1.  Can you take a hit? The biggest shock to me when I went out for the football team was the startling impact that happens in the body, soul and mind the first time you are struck by another person and thrown to the ground. It is your instinct to want to stay down there for a while, never get up–or rise quickly and run away from the pain as quickly as possible. No, you have to develop the realization that a hit is coming, often from where you least expect it–and you must condition yourself to be ready to receive the punishment. Most people fail because they can’t take a hit. They either discuss how unfair life is, how difficult things are or how they wish things were better–and in the time they take commiserating over these issues, they lose valuable moments when the game is played and won.

I could always tell whether I was going to win my campaign against an opponent. After the first play, if I dominated him and he fell back and I noticed that he was intimidated by my presence, I knew I owned him the rest of the night.

We have created a generation of Americans who are accustomed to a tradition of winning, although they, themselves, have never been part of the victory and are quite perplexed about why the nation is experiencing such defeat at this point.

We can’t take a hit. So it’s very easy to intimidate us and relegate us to a status of being a pending loser.

2. What do you do when you fumble? It’s a ball, folks. It’s shaped oddly.  You are GOING to fumble. We spend too much time worrying about why things happened the way they did instead of correcting them and moving on. The team that learns how to fumble, survives it, gets the ball back and tries not to fumble again is always the team that wins. Any team that fumbles and throws a fit, pouting about it, will not only fail to get the ball back but if they do, they will be psychologically damaged and repeat the error, fumbling again.

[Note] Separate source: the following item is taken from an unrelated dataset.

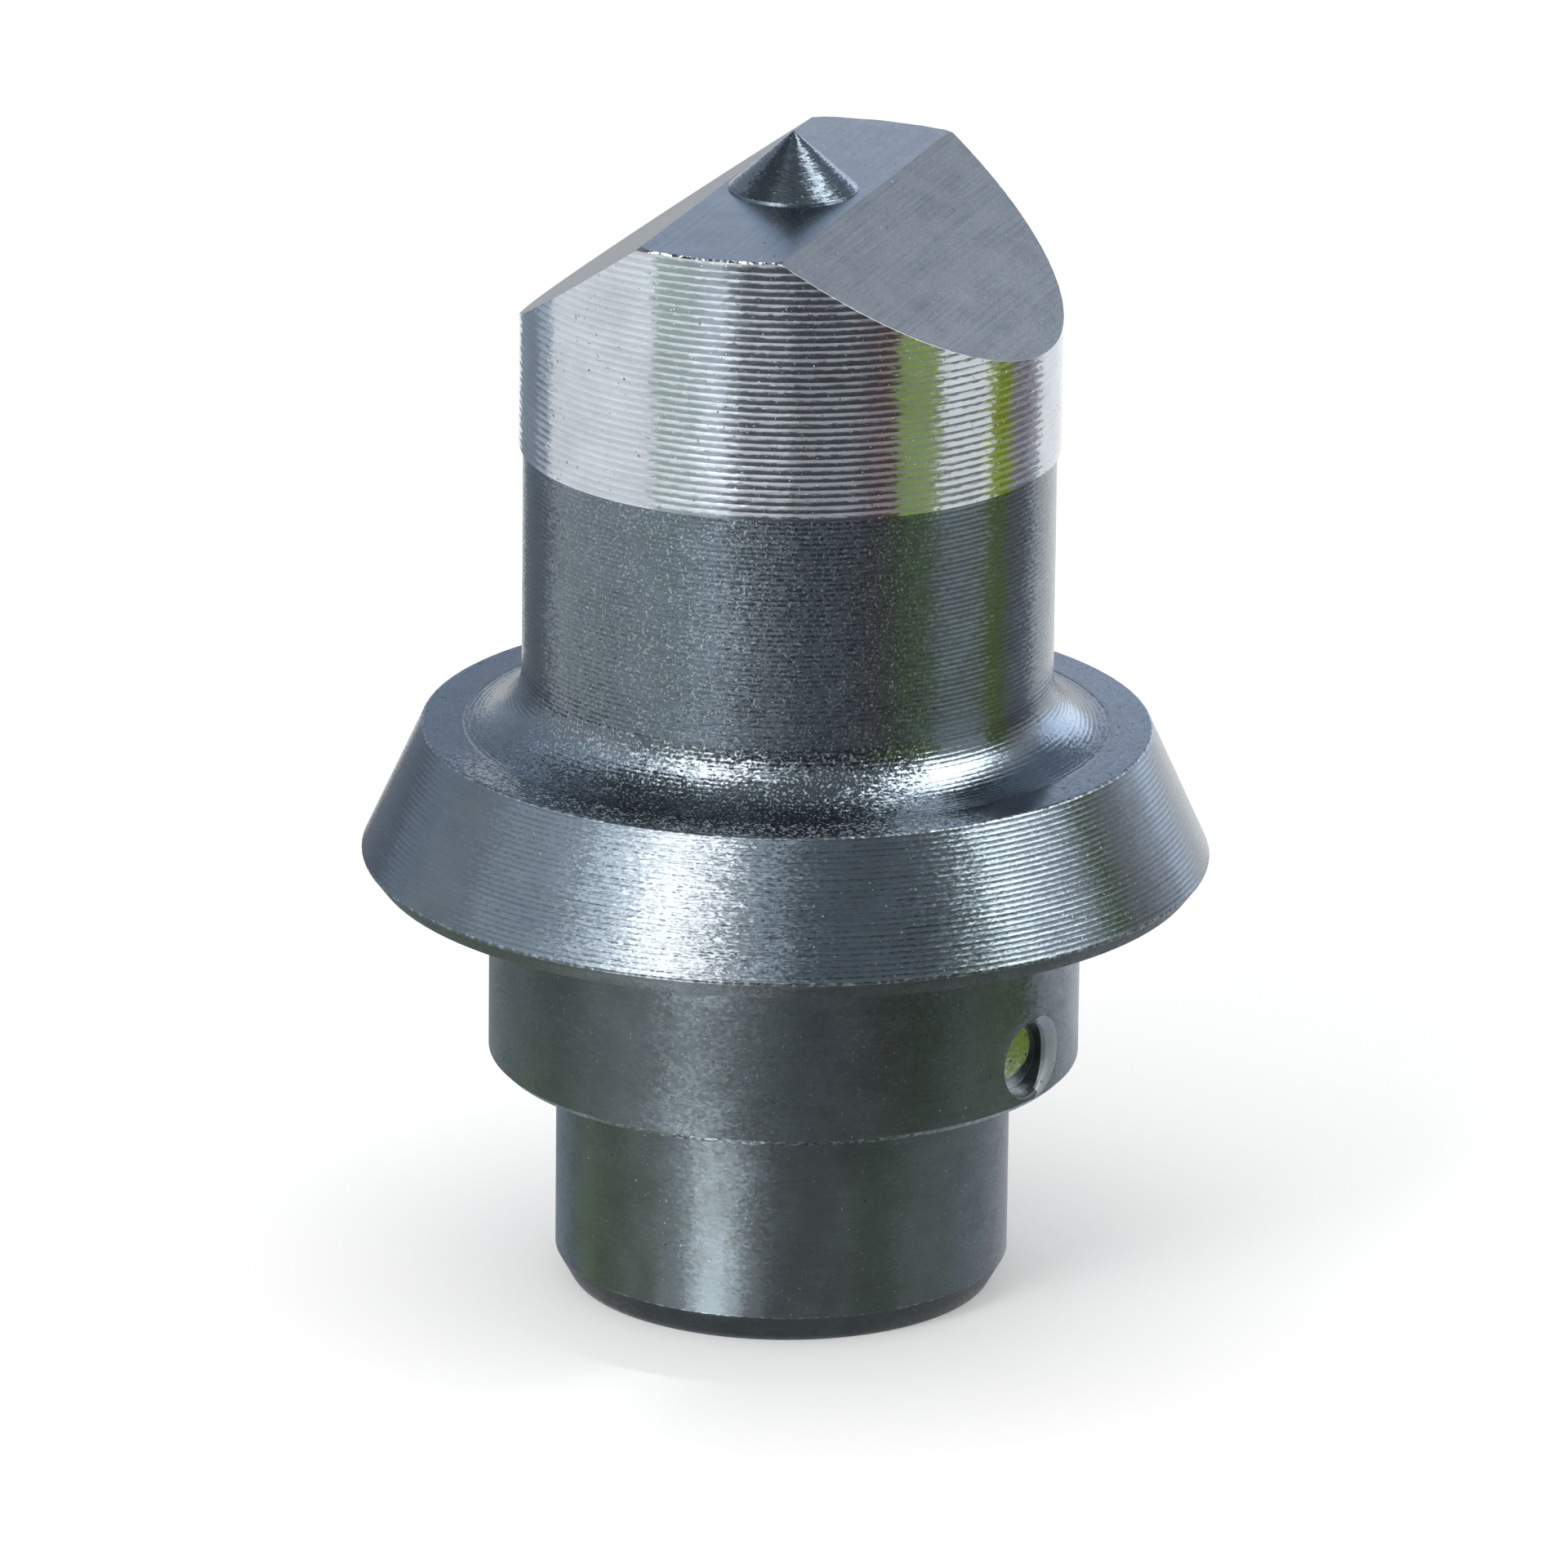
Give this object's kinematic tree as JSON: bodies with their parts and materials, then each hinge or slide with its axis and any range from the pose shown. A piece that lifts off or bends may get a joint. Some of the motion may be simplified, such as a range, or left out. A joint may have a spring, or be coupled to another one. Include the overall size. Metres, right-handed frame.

3.  And finally, what are you going to do when you get tired? America starts OUT its day believing it is exhausted.  How is anyone going to put in a decent day’s effort if they start out the morning acting like they’re not going to make it? Any person in sports will tell you that games are won in the fourth quarter.  The best-conditioned, most determined and mentally alert team will always wear down the opponent, create mistakes and take the day.

These are the three things that determine the outcome of any conflict. In politics, our leaders cannot take a hit, nor do they know what to do when they fumble an issue, and they spend all their time complaining about how tiresome the whole procedure is.  Losers.

Corporations can’t take a hit because they are afraid of competition and try to eliminate anyone who comes up with a better mousetrap. They cover up their errors instead of correcting them and they continue to offer boring and often useless choices to the American public instead of innovative and creative ones.

In religion, we do not prepare people for the world’s tribulation–the hit. We do not teach our congregations how to experience a set-back without wading in a pool of disappointment. And we have the religious folks so heavenly minded that they’ve grown tired of earth and have ceased to be the “more-than-conquerors” that the Bible says they were meant to be.

The Pep Reality is that advertising, preaching, shouting, exhorting and praising do not win games.  It is he who can take a hit, survive the fumble and overcome fatigue who will stand at the end of the contest, proudly holding the game ball.

Pep Reality.

Don’t fool yourself into thinking you can skip steps–because you may be saved by grace, but heaven doesn’t come if you’re no earthly good.